The people of Koutiala pay a high price for the cotton they grow and export.
Until now, it was a price Malians were willing to pay. But now the people in the village cannot afford to pay for their children's healthcare or send them to school.
But Abdoullaye Abbas Sylla who heads the union of cotton workers says between 30 and 40% of the population rely on cotton and any drop in world prices, affects them directly.
Cotton production is polluting Koutiala
On a recent visit to Mali, World Bank Vice President, Callisto Madavo, also spoke out against the enormous subsidies paid to cotton farmers in America and Europe.
The World Bank has advocated strongly on behalf of the farmers of West and Central Africa, that subsidies should be removed.
The influence of these subsidies on prices in the world market is substantial.
And it is not just the impact on the Malian economy, it is that we are talking about a crop that is being grown by some of the poorest farmers, so the impact in terms of poverty is severe.

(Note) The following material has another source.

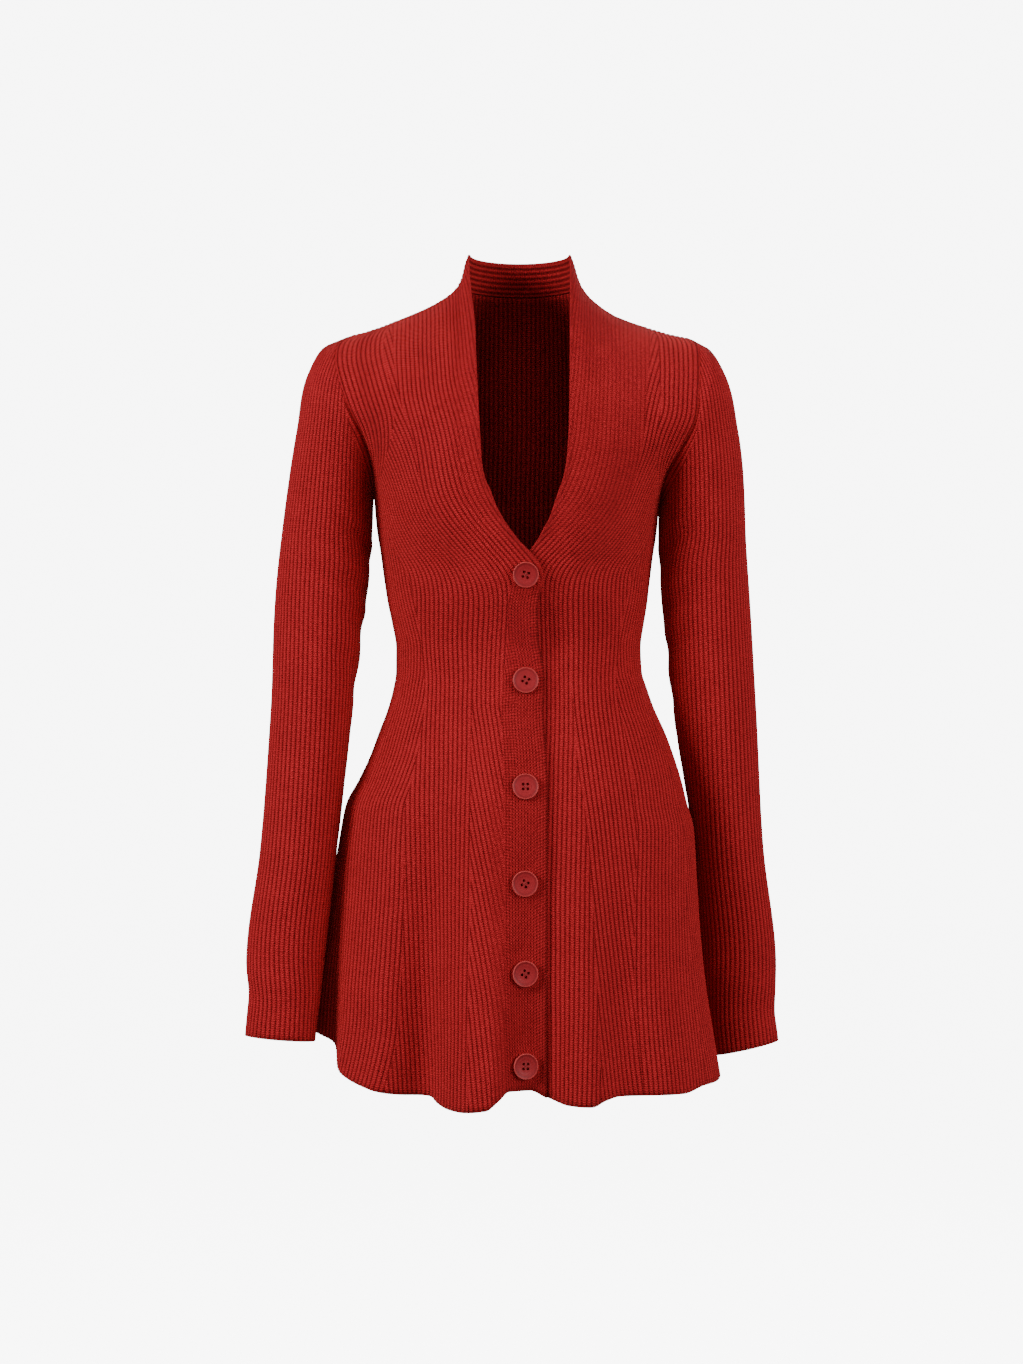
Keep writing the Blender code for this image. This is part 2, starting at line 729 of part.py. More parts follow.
def make_sleeve(name, side, table, front_wall, back_wall, look):
    """A sleeve, a tube from its armhole down to the cuff."""
    sign = -1.0 if side == "left" else 1.0
    front_low = len(FRONT_ROWS)
    back_low = len(BODY_ROWS)
    front_column = -1
    back_column = 0 if side == "left" else -1
    levels = (0.0,) + UPPER_LEVELS
    front_edge = []
    back_edge = []
    for index, level in enumerate(levels):
        point = front_wall.rows[front_low + index][front_column]
        front_edge.append(point + SEAM * seam_side(FRONT_ARMHOLE, side, level))
        point = back_wall.rows[back_low + index][back_column]
        back_edge.append(point + SEAM * seam_side(BACK_ARMHOLE, side, level))
    halves = [(np.array(front_edge), np.array(back_edge)[::-1])]
    for ring in table:
        outer = np.array([sign * ring.outer, ring.middle, ring.outer_z])
        inner = np.array([sign * ring.inner, ring.middle, ring.inner_z])
        centre = (outer + inner) / 2.0
        reach = (outer - inner) / 2.0
        angle = np.linspace(math.pi, 0.0, 91)[:, None]
        lean = sign * ring.lean
        to_front = np.array([lean, -ring.front, 0.0])
        to_back = np.array([lean, ring.back, 0.0])
        front = centre + reach * np.cos(angle) + to_front * np.sin(angle)
        back = centre + reach * np.cos(angle) + to_back * np.sin(angle)
        halves.append((front, back[::-1]))
    rows = []
    for front, back in halves:
        rows.append(np.vstack([resample(front, 81), resample(back, 81)[1:]]))
    wall = Wall(rows[::-1], turned=side == "left")
    top = len(wall.rows) - 1
    seam = np.vstack([halves[0][0], halves[0][1][1:]])
    corners = np.linspace(0.0, SAMPLES - 1.0, len(seam))
    for axis in range(3):
        wall.rows[top][:, axis] = np.interp(np.arange(SAMPLES), corners, seam[:, axis])
    wall.normals[top] = unit(wall.rows[top] - armhole_centre(side))
    for row in range(len(wall.rows)):
        both = unit(wall.normals[row][0] + wall.normals[row][-1])
        wall.normals[row][0] = both
        wall.normals[row][-1] = both
    wall.heights[top] = 0.0
    lines = [list(np.linspace(0.0, 1.0, SLEEVE_GORES + 1))] * len(wall.rows)
    pitches = [RIB_PITCH] * len(wall.rows)
    return panel(name, wall, lines, pitches, look, lambda row, share: np.zeros(3), tube=True)


def make_collar(look):
    """The stand round the back of the neck, its ribs level."""
    low = neck_arc(61.5, COLLAR_DEPTH_LOW, 44.0, COLLAR_DIP_LOW)
    top = neck_arc(50.5, COLLAR_DEPTH_TOP, 76.0, COLLAR_DIP_TOP)
    left = shoulder_line("left", 0, NECK_POINT + 1)[::-1]
    right = shoulder_line("right", 0, NECK_POINT + 1)[::-1]
    levels = np.linspace(0.0, 1.0, 2 * COLLAR_RIBS + 1)
    wall = Wall(patch(low, top, left, right, levels), turned=True)
    centre = np.array([0.0, SHOULDER_Y - 12.0, 0.0])
    flat = np.array([1.0, 1.0, 0.0])
    wall.normals[0] = unit((wall.rows[0] - centre) * flat)
    for end, side in ((0, "left"), (-1, "right")):
        aimed = seam_direction(wall.rows[:, end])
        aimed = np.where(aimed[:, :1] * wall.rows[:, end][:, :1] < 0.0, -aimed, aimed)
        wall.normals[:, end] = aimed
    mesh = bmesh.new()
    outer_rows = []
    inner_rows = []
    inner_levels = list(range(0, 2 * COLLAR_RIBS, 2 * RIM_RIBS)) + [2 * COLLAR_RIBS]
    for row in range(len(wall.rows)):
        line = []
        inner_line = []
        for step in range(COLLAR_COLUMNS + 1):
            share = step / COLLAR_COLUMNS
            move = np.zeros(3)
            if step in (0, COLLAR_COLUMNS):
                move[1] += SEAM
            if row == 0:
                move[2] += 2.0 * SEAM
            point = wall.place(row, share, float(row % 2), 0.0) + move
            line.append((step, mesh.verts.new(point * MM)))
            if row in inner_levels:
                point = wall.place(row, share, 0.0, WALL) + move
                inner_line.append((step, mesh.verts.new(point * MM)))
        outer_rows.append(line)
        if inner_line:
            inner_rows.append(inner_line)
    for below, above in zip(outer_rows[:-1], outer_rows[1:]):
        strip(mesh, below, above)
    for below, above in zip(inner_rows[:-1], inner_rows[1:]):
        strip(mesh, above, below)
    for end in (0, -1):
        strip(mesh, outer_rows[end], inner_rows[end])
        outer_side = [(row, line[end][1], row) for row, line in enumerate(outer_rows)]
        inner_side = [(row, line[end][1], row) for row, line in zip(inner_levels, inner_rows)]
        rim(mesh, outer_side, inner_side)
    return finish("collar", mesh, look)


def make_button_mesh(look):
    """A dished button with four square holes, its back on z = 0."""
    mesh = bmesh.new()
    half = BUTTON_THICKNESS / 2.0
    profile = (
        (BUTTON_RADIUS - 1.6, 0.0),
        (BUTTON_RADIUS, half),
        (BUTTON_RADIUS - 0.5, BUTTON_THICKNESS),
        (BUTTON_RADIUS - BUTTON_RIM, BUTTON_THICKNESS),
        (BUTTON_RADIUS - BUTTON_RIM - 1.5, BUTTON_THICKNESS - BUTTON_DISH),
    )
    rings = []
    for radius, height in profile:
        ring = []
        for side in range(BUTTON_SIDES):
            angle = 2.0 * math.pi * side / BUTTON_SIDES
            spot = Vector((radius * math.cos(angle), radius * math.sin(angle), height))
            ring.append(mesh.verts.new(spot * MM))
        rings.append(ring)
    for low, high in zip(rings[:-1], rings[1:]):
        for side in range(BUTTON_SIDES):
            after = (side + 1) % BUTTON_SIDES
            mesh.faces.new((low[side], low[after], high[after], high[side]))
    mesh.faces.new(tuple(reversed(rings[0])))
    mesh.faces.new(tuple(rings[-1]))
    bmesh.ops.recalc_face_normals(mesh, faces=mesh.faces)
    data = bpy.data.meshes.new("button")
    mesh.to_mesh(data)
    mesh.free()
    data.materials.append(look)
    return data


def make_hole_cutter():
    """Four square pins that cut the holes of a button."""
    mesh = bmesh.new()
    for across in (-1.0, 1.0):
        for up in (-1.0, 1.0):
            place = Matrix.Translation(
                Vector((across * HOLE_SPACING / 2.0, up * HOLE_SPACING / 2.0, 0.0)) * MM
            )
            size = Matrix.Diagonal((HOLE_WIDTH * MM, HOLE_WIDTH * MM, 20.0 * MM, 1.0))
            bmesh.ops.create_cube(mesh, size=1.0, matrix=place @ size)
    data = bpy.data.meshes.new("button_holes")
    mesh.to_mesh(data)
    mesh.free()
    return data


def seat_of(front, button):
    """Where a button's back rests on the front's placket, in metres, and the way it faces."""
    body = bmesh.new()
    body.from_mesh(front.data)
    tree = BVHTree.FromBMesh(body)
    body.free()
    spots = []
    for part in np.linspace(0.15, 1.0, 7):
        for angle in np.linspace(0.0, 2.0 * math.pi, 24, endpoint=False):
            x = button.x + part * BUTTON_RADIUS * math.cos(angle)
            z = button.z + part * BUTTON_RADIUS * math.sin(angle)
            hit = tree.ray_cast(Vector((x, -200.0, z)) * MM, Vector((0.0, 1.0, 0.0)))[0]
            if hit is not None:
                spots.append(hit)
    cloud = np.array(spots)
    middle = cloud.mean(axis=0)
    normal = np.linalg.svd(cloud - middle, full_matrices=False)[2][-1]
    if normal[1] > 0.0:
        normal = -normal
    rise = float(((cloud - middle) @ normal).max()) + BUTTON_CLEARANCE * MM
    slide = np.array([button.x * MM, middle[1], button.z * MM]) - middle
    slide -= normal * (slide @ normal)
    return Vector(middle + slide + normal * rise), Vector(normal)


def make_buttons(front, look):
    """The six buttons, each seated on the placket where it lies."""
    blank = make_button_mesh(look)
    pins = make_hole_cutter()
    for number, button in enumerate(BUTTONS, 1):
        seat, normal = seat_of(front, button)
        turn = normal.to_track_quat("Z", "Y").to_matrix().to_4x4()
        spin = Matrix.Rotation(math.radians(button.turn), 4, "Z")
        place = Matrix.Translation(seat) @ turn @ spin
        made = bpy.data.objects.new(f"button_{number}", blank)
        made.matrix_world = place
        bpy.context.scene.collection.objects.link(made)
        cutter = bpy.data.objects.new(f"button_{number}_pins", pins)
        cutter.matrix_world = place
        cutter.hide_render = True
        cutter.display_type = "WIRE"
        bpy.context.scene.collection.objects.link(cutter)
        holes = made.modifiers.new("holes", "BOOLEAN")
        holes.operation = "DIFFERENCE"
        holes.object = cutter


def main():
    for old in list(bpy.data.objects):
        bpy.data.objects.remove(old, do_unlink=True)
    knit = material("knit", (0.30, 0.008, 0.010), 0.9)
    plastic = material("button_plastic", (0.42, 0.035, 0.035), 0.4)
    front, over_wall = make_front("front_right", "left", knit)
    _, under_wall = make_front("front_left", "right", knit)
    _, back_wall = make_back(knit)
    make_collar(knit)
    make_sleeve("sleeve_right", "left", LEFT_SLEEVE, over_wall, back_wall, knit)
    make_sleeve("sleeve_left", "right", RIGHT_SLEEVE, under_wall, back_wall, knit)
    make_buttons(front, plastic)


main()
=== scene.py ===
"""Looks of a ribbed knit mini dress, as on a wearer, with a buttoned V front and long sleeves.

Sizes in the tables are in millimetres: +X is the wearer's left, front is towards -Y, +Z is up.
Rows of a panel run from its hem or cuff up. Columns run from the front edge round to the side.
"""

import logging
import math
from dataclasses import dataclass, field
from enum import Enum
from typing import Any, NamedTuple
import bmesh
import bpy
import numpy as np
from mathutils import Matrix, Vector


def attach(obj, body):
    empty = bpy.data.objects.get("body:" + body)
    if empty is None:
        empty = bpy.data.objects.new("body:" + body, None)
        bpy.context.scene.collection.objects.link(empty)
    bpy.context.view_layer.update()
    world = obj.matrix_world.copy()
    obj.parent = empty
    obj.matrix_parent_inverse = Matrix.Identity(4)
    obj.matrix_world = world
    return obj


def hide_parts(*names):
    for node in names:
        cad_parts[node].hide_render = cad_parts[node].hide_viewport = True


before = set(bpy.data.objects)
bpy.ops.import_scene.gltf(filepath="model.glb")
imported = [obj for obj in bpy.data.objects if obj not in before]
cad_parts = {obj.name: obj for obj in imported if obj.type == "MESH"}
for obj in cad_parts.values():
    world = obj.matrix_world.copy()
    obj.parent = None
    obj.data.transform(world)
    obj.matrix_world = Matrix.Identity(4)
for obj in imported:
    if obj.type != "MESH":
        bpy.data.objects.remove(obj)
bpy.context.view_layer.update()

log = logging.getLogger("dress")

MM = 0.001
RIB_PITCH = 4.8
COURSE = 2.3
GRID_PITCH = 3.0
RIB_POWER = 0.62
# Height of the cloth, as a share of a rib, where the ribs cross the panel's columns too fast
# to be raised one by one. A bump in the material draws them there.
SMOOTHED = 0.62
# How far a side seam sinks, and how far the cloth wanders in and out.
SEAM_SINK = 0.7
UNEVEN = 0.35
Array = np.ndarray


class Side(Enum):
    """The wearer's side. The value is the direction along X."""

    RIGHT = -1
    LEFT = 1

    @property
    def word(self) -> str:
        """The side in the pieces' names."""
        return self.name.lower()


class Section(NamedTuple):
    """A level cut of the body: half widths to each side, depths to front and back."""

    z: float
    right: float
    left: float
    front: float
    back: float


class Hem(NamedTuple):
    """Hem height at a turn round the body: 0 is the front, 90 the wearer's left."""

    turn: float
    z: float


class Trough(NamedTuple):
    """A trough between two folds of the skirt, as deep as given at the hem.

    skew makes the side with the smaller turn narrower and steeper, as a share.
    """

    turn: float
    half_width: float
    depth: float
    top: float
    skew: float = 0.0


class Edge(NamedTuple):
    """A front edge below the arms."""

    z: float
    x: float


class NeckEdge(NamedTuple):
    """A front edge above that, up to the peak beside the neck."""

    x: float
    y: float
    z: float


class Outline(NamedTuple):
    """A point of a shoulder line: distance from the middle and height."""

    x: float
    z: float


class Armhole(NamedTuple):
    """A point of an armhole edge on both sides of the dress."""

    right: float
    right_z: float
    left: float
    left_z: float
    y: float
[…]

Mali's Finance Minister Bassary Toure goes even further in his criticism of European and American governments.
"The money that those countries put into agricultural subsidies is five time what they give as development assistance. And we've always said to those rich countries, "you're hypocrites". You tell us to play the rules of the open market at the same time as you subsidise your farmers."
"How can they twist the arms of our impoverished farmers, when they're using extraordinary amounts of money to subsidise farmers in America and Europe?"
Konseguila was once a wealthy place
Mali has now linked up with Benin, Burkina Faso and Chad, to fight along with Brazil the US and European cotton subsidies at the World Trade Organization.
But back in Konseguila, all this talk does nothing to ease the immediate suffering and mayor Tiecoura Kone, says the famine is serious. He has a message for western governments.
"If the West is going to continue to subsidise its farmers the people in the impoverished country of Mali will continue to harvest the costs."